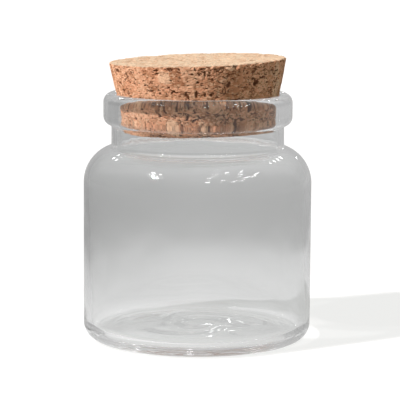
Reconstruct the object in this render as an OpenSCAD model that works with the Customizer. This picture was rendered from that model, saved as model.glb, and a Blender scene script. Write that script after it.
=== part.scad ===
// Round storage jar of clear glass with a tapered cork stopper.
// The jar's foot stands on z = 0, its axis is the z axis, and all sizes are in millimetres.

/* [Jar body] */
// Outside diameter of the straight wall
body_d = 60; // [52:0.5:80]
// Height from the foot to the corner where the shoulder meets the neck
body_h = 51; // [40:0.5:90]
// Thickness of the straight wall and of the shoulder
body_wall = 1.6; // [1.2:0.1:2.4]
// Radius of the rounded shoulder
shoulder_r = 9.9; // [8.5:0.1:13]
// Radius of the rounded edge round the foot
heel_r = 4.2; // [3:0.1:6]

/* [Foot] */
// Thickness of the glass floor
floor_t = 2.8; // [2:0.1:4.5]
// Width of the flat ring that the jar stands on
foot_ring_w = 3; // [2:0.1:5]
// Height that the floor is pushed up at its middle
push_up = 1.2; // [0.6:0.1:2]

/* [Neck and rim] */
// Outside diameter of the neck
neck_d = 45.4; // [43:0.1:47.5]
// Thickness of the neck wall
neck_wall = 1.45; // [1.2:0.05:2]
// Length of plain neck between the shoulder and the rim
neck_h = 5.5; // [3:0.1:12]
// How far the rolled rim stands out from the neck
rim_out = 2.15; // [1.8:0.05:4]
// Height of the rolled rim
rim_h = 8.5; // [6.5:0.1:12]
// Radius of the rim's outer edges, above and below
rim_round = 2.4; // [1:0.1:3]
// Radius of the mouth's inner edge, which the cork seats on
mouth_round = 1.2; // [0.6:0.1:2]
// Radius of the small outer hollows where the neck meets the shoulder and the rim
neck_blend = 0.6; // [0.3:0.1:1]

/* [Cork stopper] */
// Length of the cork along its own axis
cork_h = 18.6; // [16:0.1:26]
// Length of the cork that reaches into the mouth, below where it seats
cork_in = 8.7; // [6:0.1:13]
// Angle between the cork's side and its axis
cork_taper = 11.7; // [8:0.1:14]
// Radius of the worn edge round each end
cork_edge = 0.8; // [0.4:0.1:1.2]
// Clear space between the cork and the mouth's inner edge
cork_gap = 0.08; // [0.05:0.01:0.2]
// Angle that the seated cork leans towards -x
cork_lean = 2; // [0:0.1:3]

/* [Hidden] */

turn_steps = 144;
arc_step = 5;
dome_step = 0.6;

body_r = body_d / 2;
neck_r = neck_d / 2;
rim_r = neck_r + rim_out;
bore_r = neck_r - neck_wall;
rim_z = body_h + neck_h;
jar_h = rim_z + rim_h;

// Points along a round, from one angle to another
function arc(centre, radius, from, to, step = arc_step) =
    let (steps = ceil(abs(to - from) / step))
    [for (i = [0 : steps])
        let (angle = from + (to - from) * i / steps)
        centre + radius * [cos(angle), sin(angle)]];

// Direction from one point to another
function angle_to(start, end) = atan2(end.y - start.y, end.x - start.x);

// Centre of a small round that touches an upright wall at wall_x and a larger round.
// side is 1 where the wall rises from the larger round and -1 where it hangs below it.
function blend_centre(wall_x, blend, centre, radius, side) =
    let (x = wall_x + blend)
    [x, centre.y + side * sqrt(pow(radius + blend, 2) - pow(x - centre.x, 2))];

// The shoulder starts level with the top of the straight wall and would meet the neck at body_h
shoulder_x = body_r - shoulder_r;
shoulder_z = body_h - sqrt(pow(shoulder_r, 2) - pow(neck_r - shoulder_x, 2));
shoulder_mid = [shoulder_x, shoulder_z];
shoulder_in_r = shoulder_r - body_wall;
neck_out_mid = blend_centre(neck_r, neck_blend, shoulder_mid, shoulder_r, 1);

// Inside, the same corner is wider, so that the glass keeps its thickness round it
neck_in_blend = neck_blend + neck_wall;
neck_in_mid = blend_centre(bore_r, neck_in_blend, shoulder_mid, shoulder_in_r, 1);

// The heel turns the wall into the flat foot ring, and runs parallel inside above the floor
foot_r = body_r - heel_r;
heel_mid = [foot_r, heel_r];
heel_in_r = heel_r - body_wall;
heel_in_mid = [foot_r, floor_t + heel_in_r];

// Under and over the floor lie two shallow domes about one centre
dome_edge_r = foot_r - foot_ring_w;
dome_r = (pow(dome_edge_r, 2) + pow(push_up, 2)) / (2 * push_up);
dome_mid = [0, push_up - dome_r];
dome_in_r = dome_r + floor_t;
dome_angle = angle_to(dome_mid, [dome_edge_r, 0]);
dome_in_angle = asin((dome_r + floor_t - push_up) / dome_in_r);

// The rim is a flat band between two rounded edges
rim_x = rim_r - rim_round;
rim_low_mid = [rim_x, rim_z + rim_round];
rim_high_mid = [rim_x, jar_h - rim_round];
rim_blend_mid = blend_centre(neck_r, neck_blend, rim_low_mid, rim_round, -1);

// The mouth's edge takes no more than the rim's top leaves free
lip_r = min(mouth_round, rim_x - bore_r);
lip_mid = [bore_r + lip_r, jar_h - lip_r];

// The cork's side touches the mouth's edge, less the gap, and that sets how wide it is at each end
seat_r = lip_mid.x - (lip_r + cork_gap) / cos(cork_taper);
cork_bottom_r = seat_r - cork_in * tan(cork_taper);
cork_top_r = cork_bottom_r + cork_h * tan(cork_taper);

// The mouth cuts a leaning taper a little off its axis, and this brings the cut back to the middle
lean_shift = seat_r / tan(cork_taper) * sin(cork_lean)
           * (pow(cos(cork_lean), 2) / (pow(cos(cork_taper), 2) - pow(sin(cork_lean), 2)) - 1);

// The worn edges of the cork touch its ends and its sloping side
cork_edge_in = cork_edge / cos(cork_taper);
cork_edge_slope = cork_edge * tan(cork_taper);
cork_low_mid = [cork_bottom_r + cork_edge_slope - cork_edge_in, cork_edge];
cork_high_mid = [cork_top_r - cork_edge_slope - cork_edge_in, cork_h - cork_edge];

// Outside of the glass in half section, from the middle of the foot to the top of the rim
function outer_path() = concat(
    arc(dome_mid, dome_r, 90, dome_angle, dome_step),
    arc(heel_mid, heel_r, -90, 0),
    arc(shoulder_mid, shoulder_r, 0, angle_to(shoulder_mid, neck_out_mid)),
    arc(neck_out_mid, neck_blend, angle_to(neck_out_mid, shoulder_mid) + 360, 180),
    arc(rim_blend_mid, neck_blend, 180, angle_to(rim_blend_mid, rim_low_mid)),
    arc(rim_low_mid, rim_round, angle_to(rim_low_mid, rim_blend_mid), 0),
    arc(rim_high_mid, rim_round, 0, 90)
);

// Inside of the glass in half section, from the mouth down to the middle of the floor
function inner_path() = concat(
    arc(lip_mid, lip_r, 90, 180),
    arc(neck_in_mid, neck_in_blend, 180, angle_to(neck_in_mid, shoulder_mid) + 360),
    arc(shoulder_mid, shoulder_in_r, angle_to(shoulder_mid, neck_in_mid), 0),
    arc(heel_in_mid, heel_in_r, 0, -90),
    arc(dome_mid, dome_in_r, dome_in_angle, 90, dome_step)
);

// One-piece jar: floor, straight wall, shoulder, neck and rolled rim turned from one outline
module glass_jar() {
    color([0.80, 0.85, 0.86, 0.45])
        rotate_extrude($fn = turn_steps)
            polygon(concat(outer_path(), inner_path()));
}

// Cork on its own axis: a straight taper with the edge of each end worn round
module cork_blank() {
    rotate_extrude($fn = turn_steps)
        polygon(concat(
            [[0, 0]],
            arc(cork_low_mid, cork_edge, -90, -cork_taper),
            arc(cork_high_mid, cork_edge, -cork_taper, 90),
            [[0, cork_h]]
        ));
}

// Cork seated in the mouth, leaning a little
module cork_stopper() {
    color([0.80, 0.58, 0.42])
        translate([lean_shift, 0, lip_mid.y])
            rotate([0, -cork_lean, 0])
                translate([0, 0, -cork_in])
                    cork_blank();
}

glass_jar();
cork_stopper();
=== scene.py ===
import itertools
import math
import bpy
import numpy as np
from mathutils import Matrix, Vector


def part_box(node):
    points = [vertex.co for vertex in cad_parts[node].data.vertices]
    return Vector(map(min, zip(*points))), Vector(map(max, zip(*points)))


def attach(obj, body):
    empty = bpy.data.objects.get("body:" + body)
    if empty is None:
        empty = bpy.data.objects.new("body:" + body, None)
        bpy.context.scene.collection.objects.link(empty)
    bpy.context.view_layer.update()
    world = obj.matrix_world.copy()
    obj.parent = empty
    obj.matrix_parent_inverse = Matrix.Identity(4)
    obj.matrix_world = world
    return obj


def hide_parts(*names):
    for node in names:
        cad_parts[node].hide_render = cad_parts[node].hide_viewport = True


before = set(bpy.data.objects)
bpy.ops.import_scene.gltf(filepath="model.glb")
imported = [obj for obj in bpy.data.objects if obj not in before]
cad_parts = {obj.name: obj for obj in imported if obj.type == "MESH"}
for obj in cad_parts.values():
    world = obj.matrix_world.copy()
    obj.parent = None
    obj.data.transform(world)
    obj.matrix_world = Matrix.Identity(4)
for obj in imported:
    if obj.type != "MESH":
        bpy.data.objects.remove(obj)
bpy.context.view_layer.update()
mm = 0.001


# Helpers for the shapes

# Points along a round of the given radius about (x, z), from one angle to another in degrees
def arcPoints(x, z, radius, start, end, count):
    angle = np.radians(np.linspace(start, end, count))
    return np.stack([x + radius * np.cos(angle), z + radius * np.sin(angle)], axis=1)


# Points of a path where a measure that grows along it has the given values
def pathAt(path, measure, values):
    return np.stack([np.interp(values, measure, path[:, 0]), np.interp(values, measure, path[:, 1])], axis=1)


# A path laid out again so that its points are evenly spaced along its length
def evenPath(path, count):
    step = np.hypot(*np.diff(path, axis=0).T)
    path = path[np.r_[True, step > 1e-6]]
    length = np.r_[0, np.cumsum(np.hypot(*np.diff(path, axis=0).T))]
    return pathAt(path, length, np.linspace(0, length[-1], count))


# Unit vectors square to the path, on its right-hand side as it runs, and upright at its two poles
def pathNormals(path):
    along = np.gradient(path, axis=0)
    along /= np.maximum(np.hypot(along[:, 0], along[:, 1]), 1e-12)[:, None]
    normal = np.stack([along[:, 1], -along[:, 0]], axis=1)
    normal[0], normal[-1] = (0, -1), (0, 1)
    return normal


# A flat profile turned round the z axis: one row for each of its points, one column for each angle
def spun(profile, turns):
    turn = np.linspace(0, 2 * np.pi, turns, endpoint=False)
    ring, rise = profile[:, 0][:, None], profile[:, 1][:, None]
    return np.stack([ring * np.cos(turn), ring * np.sin(turn), rise + 0 * turn], axis=-1)


# Closed surface from a grid of points (rows run pole to pole, columns run round the axis)
# The first and last rows shrink to one point each, so both poles are closed by a fan
def closedMesh(name, grid):
    rows, columns = grid.shape[:2]
    inner = grid[1:-1].reshape(-1, 3)
    points = np.vstack([grid[0].mean(0)[None], inner, grid[-1].mean(0)[None]])
    column = np.arange(columns)
    after = (column + 1) % columns
    start = 1 + np.arange(rows - 3)[:, None] * columns
    end = start + columns
    quads = np.stack([start + column, start + after, end + after, end + column], axis=-1)
    lastRow = 1 + (rows - 3) * columns
    startFan = np.stack([np.zeros_like(column), 1 + after, 1 + column], axis=-1)
    endFan = np.stack([np.full_like(column, len(points) - 1), lastRow + column, lastRow + after], axis=-1)
    mesh = bpy.data.meshes.new(name)
    faces = quads.reshape(-1, 4).tolist() + startFan.tolist() + endFan.tolist()
    mesh.from_pydata(points.tolist(), [], faces)
    mesh.polygons.foreach_set("use_smooth", np.ones(len(mesh.polygons), dtype=bool))
    mesh.update()
    piece = bpy.data.objects.new(name, mesh)
    bpy.context.scene.collection.objects.link(piece)
    return piece


# One number for each point of the grid, kept on the mesh, with the poles at their row's mean
def addAttribute(piece, name, grid):
    values = np.concatenate([[grid[0].mean()], grid[1:-1].ravel(), [grid[-1].mean()]])
    attribute = piece.data.attributes.new(name, "FLOAT", "POINT")
    attribute.data.foreach_set("value", values.astype(np.float32))


# 0 below the first edge, 1 above the second, and an S-curve between
def fade(value, low, high):
    part = np.clip((value - low) / (high - low), 0, 1)
    return part * part * (3 - 2 * part)


# Repeatable random numbers from 0 to 1, one for each whole-number cell, by mixing the bits of its place
def cellRandom(cell, salt):
    mixed = (cell[..., 0] * 73856093) ^ (cell[..., 1] * 19349663) ^ (cell[..., 2] * 83492791) ^ (salt * 40503)
    mixed = mixed & 0xFFFFFFFF
    for turn in range(2):
        mixed = ((mixed ^ (mixed >> 16)) * 0x45D9F3B) & 0xFFFFFFFF
    return ((mixed ^ (mixed >> 16)) & 0xFFFFFF) / 0xFFFFFF


# Smooth noise from -1 to 1: the random numbers at a cell's eight corners, blended by an S-curve
def smoothNoise(points, salt):
    cell = np.floor(points).astype(np.int64)
    blend = points - cell
    blend = blend * blend * (3 - 2 * blend)
    total = np.zeros(points.shape[:-1])
    for corner in itertools.product((0, 1), repeat=3):
        weight = np.where(corner, blend, 1 - blend).prod(axis=-1)
        total += weight * cellRandom(cell + np.array(corner), salt)
    return total * 2 - 1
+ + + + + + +
### Stated problem
Your task is to quote the lines above, beginning with the first and ending with the one that holds "neck_blend = 0.6; // [0.3:0.1:1]".

### Worked answer
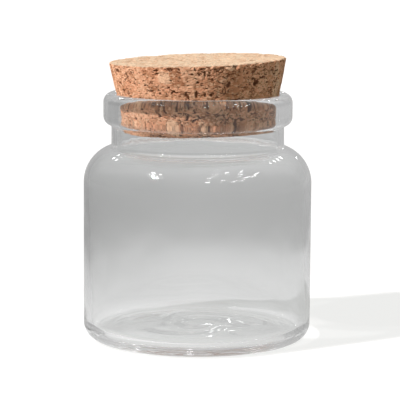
Reconstruct the object in this render as an OpenSCAD model that works with the Customizer. This picture was rendered from that model, saved as model.glb, and a Blender scene script. Write that script after it.
=== part.scad ===
// Round storage jar of clear glass with a tapered cork stopper.
// The jar's foot stands on z = 0, its axis is the z axis, and all sizes are in millimetres.

/* [Jar body] */
// Outside diameter of the straight wall
body_d = 60; // [52:0.5:80]
// Height from the foot to the corner where the shoulder meets the neck
body_h = 51; // [40:0.5:90]
// Thickness of the straight wall and of the shoulder
body_wall = 1.6; // [1.2:0.1:2.4]
// Radius of the rounded shoulder
shoulder_r = 9.9; // [8.5:0.1:13]
// Radius of the rounded edge round the foot
heel_r = 4.2; // [3:0.1:6]

/* [Foot] */
// Thickness of the glass floor
floor_t = 2.8; // [2:0.1:4.5]
// Width of the flat ring that the jar stands on
foot_ring_w = 3; // [2:0.1:5]
// Height that the floor is pushed up at its middle
push_up = 1.2; // [0.6:0.1:2]

/* [Neck and rim] */
// Outside diameter of the neck
neck_d = 45.4; // [43:0.1:47.5]
// Thickness of the neck wall
neck_wall = 1.45; // [1.2:0.05:2]
// Length of plain neck between the shoulder and the rim
neck_h = 5.5; // [3:0.1:12]
// How far the rolled rim stands out from the neck
rim_out = 2.15; // [1.8:0.05:4]
// Height of the rolled rim
rim_h = 8.5; // [6.5:0.1:12]
// Radius of the rim's outer edges, above and below
rim_round = 2.4; // [1:0.1:3]
// Radius of the mouth's inner edge, which the cork seats on
mouth_round = 1.2; // [0.6:0.1:2]
// Radius of the small outer hollows where the neck meets the shoulder and the rim
neck_blend = 0.6; // [0.3:0.1:1]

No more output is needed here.